Self-awareness is a common tool of ASMR videos. There's often a need to prioritize the triggering of ASMR over maintaining verisimilitude in the roleplay. A salesperson character who is showing the viewer a product might tap on it for extended periods, something which could come across as awkward and unsettling in real life. Fictional roleplays (as opposed to roleplays where the ASMRtist is, for example, performing real massage on a model/friend) are rarely expected to be fully accepted as real by the audience, but for better immersion, they should be able to employ some level of suspension of disbelief. When this gap between realism and suspension of disbelief becomes too wide, we reach an uncanny valley.
There are three main categories for ASMR roleplays based on the level to which they co-exist with reality:
- Roleplays which are possible and are presented as such. These include normal activities which are portrayed as existing in real life and are reasonably accessible to the audience. Things like talking to a receptionist, seeing a doctor or booking a flight.
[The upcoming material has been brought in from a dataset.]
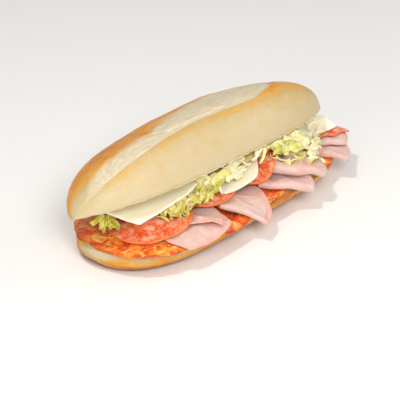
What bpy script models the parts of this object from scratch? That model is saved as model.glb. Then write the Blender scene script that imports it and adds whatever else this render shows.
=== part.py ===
"""Submarine sandwich: a split roll filled with folded ham, salami, cheese and lettuce.

X runs along the roll, -Y is the open side with the filling, +Z is up. Fillings are laid one
after another, and each slice sags until it rests on what already lies below it.
"""
import math

import bmesh
import bpy
import numpy as np
from mathutils import Euler, Vector

MM = 0.001
GAP = 0.4 * MM
HEADROOM = 3.2 * MM

# Heel: the lower half of the roll.
HEEL_HALF_LENGTH = 147 * MM
HEEL_HALF_WIDTH = 54.5 * MM
HEEL_HEIGHT = 19.5 * MM
HEEL_ROUNDING = 1.12
HEEL_END_Y = -12 * MM
HEEL_BELLY = 8 * MM
HEEL_END_POWER = 5.1
HEEL_SIDE_POWER = 2.05
HEEL_LEFT_FULLNESS = 2.2
HEEL_FULL_FROM = 0.1

# Crown: the upper half, hinged open towards the front.
CROWN_HALF_LENGTH = 148.5 * MM
CROWN_HALF_WIDTH = 53.5 * MM
CROWN_HEIGHT = 44 * MM
CROWN_LEFT_POWER = 3.15
CROWN_RIGHT_POWER = 3.4
CROWN_SIDE_POWER = 2.88
END_TAPER = 0.65
CROWN_CENTRE = Vector((-7.2 * MM, -8.8 * MM, 48.8 * MM))
CROWN_TURN = Euler((math.radians(-20.4), math.radians(-0.7), math.radians(-0.5)))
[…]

- Roleplays which are not possible but are not presented as such. These include historical or fantastical scenarios which the viewer would never find themselves in, but the subject matter is treated as fictional. Things like living in Ancient Rome, talking to an AI supercomputer on a spaceship or being kidnapped by pirates.
- Roleplays which are not possible, but are presented as such. I think this will come down a lot to audience perspective and the extent to which they're able to suspend disbelief. Most ASMR videos are sufficiently self-aware to avoid falling into this category, but as things that were once part of regular life have become impossible, their treatment in ASMR roleplays largely haven't changed. Haircuts are still portrayed as unremarkable occurrences. Characters still meet up at parties and hug and do each other's makeup; they still live in a world which is safe, unchanged by a deadly virus spreading throughout the population. Another place to see this category is in unfiction, where stories are told as if they take place in the real world.
There is also the fourth quadrant wherein plausible scenarios are treated as if they aren't real, but I think this would largely be less serious roleplays that are mostly focused on the ASMR, with breaks in character and long periods of tapping and other triggers.
This phenomenon will subside as vaccines roll out and people return back to their daily lives, but in this very brief period, we can feel what it's like to be those post-apocalyptic children reaching back through time and trying to appreciate the mundanities of a civilization both familiar and intangible.